Quella era vera avventura.
«Innanzitutto c’erano tappe lunghissime, sconosciute a tutti. E si navigava con la bussola, non con gli strumenti tecnologici di oggi che ti indicano la strada. La gara sarà più sicura, ma lo spirito di avventura si è completamente perduto. Noi dormivamo per terra, chiedevamo informazioni ai tuareg, ogni giorno era una scoperta perché anno dopo anno i percorsi erano sempre diversi: Thierry Sabine, inventore della gara, diceva: io vi ho aperto le porte del deserto, ora sta a voi sfidare il destino».
Tu lo hai sfidato per 15 volte.
«Ho tenuto il conto, seppure approssimativo, dei chilometri che ho fatto in gara in Africa e ho superato i 220.000. A un certo punto mi sono anche detto che dovevo smetterla di andare a rischiare correndo a 200 all’ora su piste di sabbia, ma poi era più forte di me. Ci tornavo sempre».
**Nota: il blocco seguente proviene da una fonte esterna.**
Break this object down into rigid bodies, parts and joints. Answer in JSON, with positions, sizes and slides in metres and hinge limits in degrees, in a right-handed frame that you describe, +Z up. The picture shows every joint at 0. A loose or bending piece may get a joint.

È stata una gara molto discussa.
«Quando partecipavano i vip di turno giornali e TV erano entusiasti, perché avevano qualcosa da raccontare, e se ci scappava la disgrazia giù fiumi di inchiostro. Ma senza afferrare cosa significhi attraversare il deserto del Ténéré in moto da soli».

Trovare la strada nel deserto era la tua specialità.
«Una dote naturale. Mi sono subito trovato bene con la navigazione, tracciando rette immaginarie, orientandomi col sole. Se la tappa va verso sud, non puoi pretendere una pista che va verso ovest, ma molti questo errore lo facevano. La capacità di orientarmi mi ha permesso di vincere tappe da 800 chilometri che sono quelle che amavo di più. Prendevo il passo giusto la mattina e lo tenevo fino a sera, cercando di rischiare il meno possibile. Addirittura ho fatto un paio di Dakar senza mai cadere».
Arrivare al traguardo dopo più di 10.000 chilometri era già una vittoria.
«Arrivare sulle rive del Lago Rosa in Senegal e da lì in convoglio a Place de l’Independance in centro a Dakar, era una grande emozione. Sono felice di avere vissuto quei momenti e quell’epoca».